A version of this article was original published at Duke Divinity School’s “Call and Response” blog, and is reprinted by permission of the author.
I serve on a board that decides theological education matters for my United Methodist conference, and recently, we were asked to allow candidates for ordination to earn up to two-thirds of their seminary education requirements online. Oddly, only a year ago we were asked to allow candidates to do a third of their seminary studies online. (In two years, they’ll be asking us to allow four-thirds of M.Div. requirements to be met online.)
For some, this signals the decline and fall of theological education as we know it. For a long time, intelligent commentators have decried online education as a sort of disembodied, Gnostic beaming of information into brains—deadly for the church. Surely, on Christian grounds, you can’t learn together without eating together, worshiping together, crying together? I remember one Anglican professor friend saying of his own particular specialty: “I refuse to teach my course on embodied theology online!”
So why did I vote with the majority to allow two-thirds of the requirements for an M.Div. to be completed online?
This pedagogical shift is about much more than the inevitability that comes with technological change. Lots of things seem “inevitable” that Christians should nevertheless oppose. But the online education offered in many places today may be—often is—better than that which people can get in person. A student certainly can dash in late to his or her part-time M.Div. evening course, not participate at all in class, and then head home at 10:00 p.m., drained. Or a residential student can show up for a lecture with 120 close friends and not participate all semester (and be on Facebook the whole time anyway).

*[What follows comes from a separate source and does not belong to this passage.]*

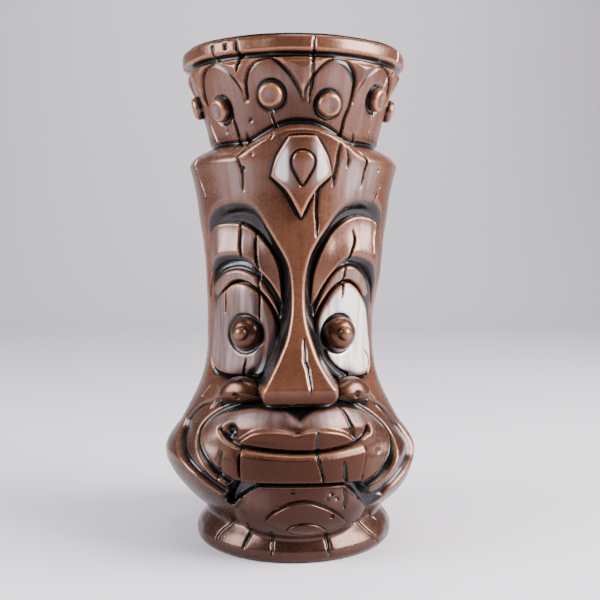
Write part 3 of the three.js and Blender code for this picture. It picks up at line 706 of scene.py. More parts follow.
class Pad:
    """A raised ornament: top(s, z, d) is its thickness over base(s, z) at the depth d inside its edge."""

    def __init__(self, node, shape, base, top, stretch=1.0, middle=None, rings=30):
        self.node, self.shape, self.base, self.top = node, shape, base, top
        self.stretch, self.rings = stretch, rings
        self.middle = shape.mean(0) if middle is None else np.array(middle)

    def surface(self, s, z):
        """The radius of the pad's top, and the depth inside its edge."""
        d = depth_in(s, z, self.shape, self.stretch, 20)
        return self.base(s, z) + self.top(s, z, d), d

    def worn(self, s, z):
        """The top with its cracks and grain, the back sunk in the wall, and the depth inside the edge."""
        top, d = self.surface(s, z)
        top = top - np.minimum(carved(s, z), 1.0) + sample(grain, s, z)
        return top, self.base(s, z) - SUNK, d


def crown_wall(s, z):
    return along(CROWN, z)


def leaf_top(s, z, d):
    return 0.9 * round_off(d, 0.6) + 1.6 * ease_off(d, 4.6) - 0.35 * bump(z, 171.6, 1.6)


def kite_top(s, z, d):
    drop = depth_in(s, z, DROP, 1.0, 5)
    x = np.clip(np.abs(s - CREST) / mix(4.6, 10.4, bump(z, 133.5, 16)), 0, 1)
    pillow = np.sqrt(1 - x * x) * (1 - 0.4 * step(z, 140, 147))
    return 0.9 * round_off(d, 0.8) + 2.3 * pillow - 0.9 * bump(drop, -0.3, 0.75)


def brow_top_of(side):
    """A brow is thin beside the nose and rolls over to the lid farther out."""
    upper, lower = stroke(BROW_TOPS[side]), stroke(BROW_FEET[side])

    def top(s, z, d):
        over, _ = to_line(s, z, upper, 0.97, 20)
        under, _ = to_line(s, z, lower, 0.97, 20)
        outer = step(np.abs(s), 12, 23)
        fade = 1 - step(np.abs(s), 33, 44)
        full = 1.7 + 2.0 * step(over, 0, 12) * mix(0.4, 1, outer)
        rolls = round_off(over, 0.9) * round_off(under, mix(1.1, 4.4, outer))
        return np.where(d > 0, full * rolls * mix(0.12, 1, fade), 0)
    return top


def eye_top_of(side):
    """An eyeball is a low dome, with a valley on its nose side and a groove round its pupil."""
    valley = EYE_VALLEYS[side]
    deep = (0.9, 1.1)[side]

    def top(s, z, d):
        near, _ = to_line(s, z, valley, 1.0, 5)
        fade = 1 - step(np.abs(s), 31, 43)
        lower = 1 - step(z, 68, 82)
        edge = 1.3 * round_off(d, 0.9) * np.maximum(fade, 0.7 * lower)
        ring = rings_round(s, z, PUPIL_PLACES[side:side + 1], 6.4, 1.5)
        dome = 1.3 * round_off(d, 11) * mix(0.2, 1, fade)
        return edge + dome - deep * bump(near, 0, (2.6, 1.2)[side]) - 0.9 * ring
    return top


def wing_top_of(side):
    ps, pz, radius = DIMPLES[side]

    def top(s, z, d):
        dimple = 1 - step(np.hypot(s - ps, z - pz), 0.3 * radius, radius)
        return 6.0 * round_off(d, 7) - 1.2 * dimple
    return top


def wing_base(s, z):
    return 33.6 + 0.12 * (z - 58)


def lip_base(s, z):
    return 45.0 + 0 * s


def bar_top(s, z, d):
    """The lower lip is a bar with a bevel along its top edge."""
    top_edge = 40.9 + 1.6 * np.clip((s - 1) / 17, -1, 1) ** 2
    chamfer = np.clip((z - top_edge + 2.3) / 2.3, 0, 1)
    return 2.5 * round_off(d, 0.9) - 1.5 * chamfer


def lens_top(s, z, d):
    return 1.3 * round_off(d, 0.7) + 0.3 * step(d, 0.5, 4)


def bead_top(s, z, d):
    return 0.8 * round_off(d, 0.8) + 0.5 * step(d, 0, 2)


def lens_front(s, z):
    return chin_front(s, z) + 1.5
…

Online, on the other hand, a student can take a class and be asked directly by her instructor to contribute on a particular topic. Students can be asked to participate on a blog with one another—even while the professor sleeps. Or the teacher can break students into small groups and watch all engage with one another simultaneously (try pulling that off in real life). At some point, the technology becomes so useful that it starts to feel irresponsible not to use it.
But what about the longstanding objections noted earlier, of disembodied, Gnostic visions of knowledge? The best setting in which to grow in love and wisdom with God and neighbour is still interpersonal, face-to-face meeting punctuated by worship, meals together, and service. And yet such meetings are not always possible. We are embodied beings and bodies can only be in one place.
This is why St. Paul so often longs to be with the congregations from whom he is absent in the body. But notice what he doesn’t do: he doesn’t wait to offer them his words until he can be with them. He sends them letters—letters which are meant to be read corporately, perhaps even to lead to worship or be part of it. Such letters allow him to engage personally without being present personally. They are a poor substitute in some ways; in others, they are superior. We have preserved St. Paul’s letters. Unfortunately we do not have his face-to-face conversations.
Slightly later in church history, Augustine and Jerome produced some of the most remarkable letters we have. They argue over biblical interpretation, theology, practice—the works. These two giants of the faith go at one another, in Rowan Greer’s unforgettable image, “like two scorpions.” Such passionate interaction with such a payoff should still make all forms of Christian theological education. This is not the ad hominem heat of the blogosphere. It is the heat of a holy encounter with God. And notice: we preserve and treasure this correspondence not because it is record of face-to-face encounter. We do so because it is not.
In fact, as Christians, we are a sort of virtual body (this observation I owe to Graham Ward). We are members of one another with those we have never met through time and now through space. We long to commune with our sisters and brothers face to face. For most we never will until the final feast. For now we preserve our ligaments by prayer, correspondence, and mutual correction.
The church has not been unwilling to make do with less than fully-embodied theological exchange in the past. Why should we be less brave now?